New technique from ad-slinger inspires El Reg poem-post

Google has announced that Chromebooks will soon be available to buy in nine more countries.

The advertising company said on Monday that its eponymous key-slabs would soon be available in New Zealand, the Philippines, Norway, Denmark, Mexico, Chile, Belgium, Spain, and Italy.

"Chromebooks are coming to nine more nations to improve computing for all generations," the company's Director of Chromebook Marketing and Occasional Versifier, David Shapiro, wrote.

"When Chromebooks in these countries alight, We hope our new global friends find some computing delight."

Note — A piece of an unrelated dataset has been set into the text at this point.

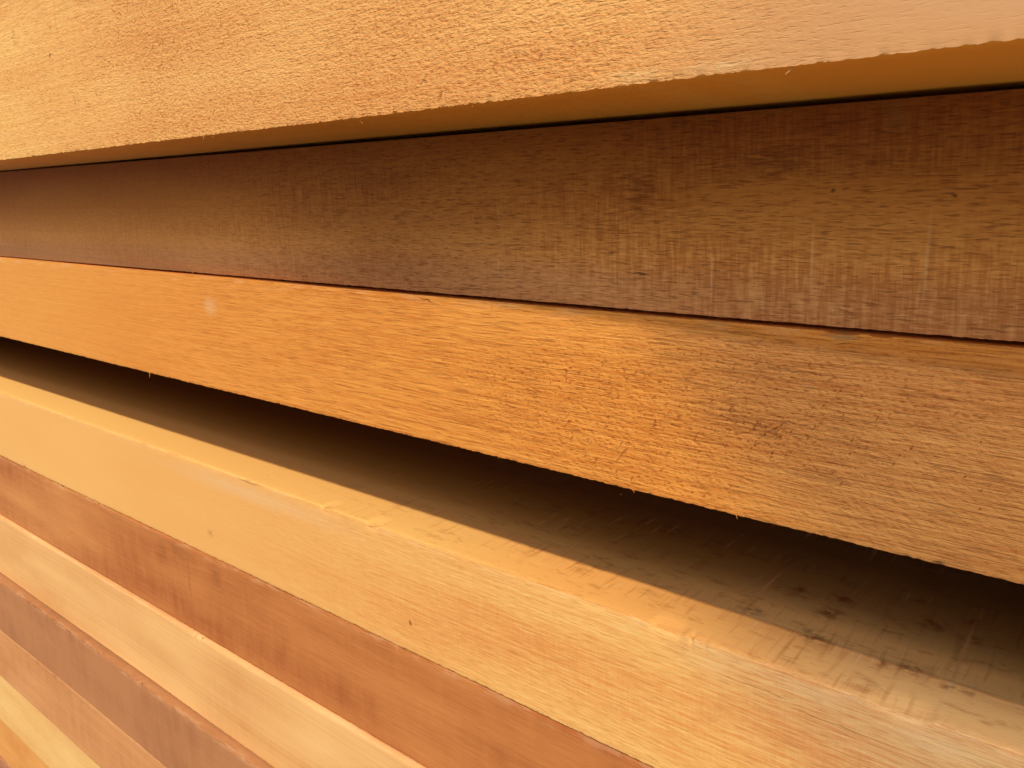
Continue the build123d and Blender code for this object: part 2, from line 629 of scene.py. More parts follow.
# Chips that the photograph shows: board, along, height of the arris, length and depth
named_chips = [
    ("top_row_beam1", 0.8530, 0.5688, 0.0070, 0.0008),
    ("top_row_beam1", 0.8980, 0.5688, 0.0100, 0.0006),
    ("upper_row1_board1", 0.8890, 0.5191, 0.0080, 0.0006),
    ("upper_row1_board1", 0.8970, 0.5191, 0.0050, 0.0005),
    ("lower_row8_board1", 0.6789, 0.4190, 0.0080, 0.0008),
    ("lower_row8_board1", 0.7089, 0.4190, 0.0090, 0.0009),
    ("lower_row8_board1", 0.8420, 0.4190, 0.0120, 0.0010),
    ("lower_row8_board1", 0.9080, 0.4190, 0.0160, 0.0010),
]
chips_by_chance = (0.2, 0.5)  # the least and the most chips of a hidden board
smooth_up_to = 35  # degrees between two faces


def make_board(name, blank, values):
    """One sawn board or beam in the place of a solid of the frame."""
    bpy.ops.object.select_all(action="DESELECT")
    piece = bpy.data.objects.new(f"sawn_{name}", blank.data.copy())
    bpy.context.collection.objects.link(piece)
    piece.select_set(True)
    roughen(piece, values)
    pull_to_board(piece, name)
    for board, *chip in named_chips:
        if board == name:
            break_chip(piece, *chip)
    bpy.ops.object.select_all(action="DESELECT")
    piece.select_set(True)
    bpy.context.view_layer.objects.active = piece
    bpy.ops.object.shade_smooth_by_angle(angle=radians(smooth_up_to))
    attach(piece, "root")
    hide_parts(name)
    return piece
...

The rest of the announcement was also in verse, which is a legacy technology used to animate scoundrels and damsels in old app-display devices called folios.

Google launched the Chromebooks in 2011. Sales haven't been huge – 45,000 were sold in Western Europe in the first quarter of 2014, but the company has high hopes the devices could do well in emerging markets.

Put another way:

Google, an advertising giant,
Hopes consumer wallets will be pliant
When they search away from Tim Cook
And instead seek a Chromebook
And find the company most compliant.

For now Google's money-spinners are here
In nine regional spheres,
Schmidt is feeling quite slick,
Page, quite quick,
And Brin has a big grin
Because Loon is the djinn
That can get ads through the wind
To land on the Chromebooks that are here.

—by Jacques Lark, dyspeptic hack, age 4 and 3/4.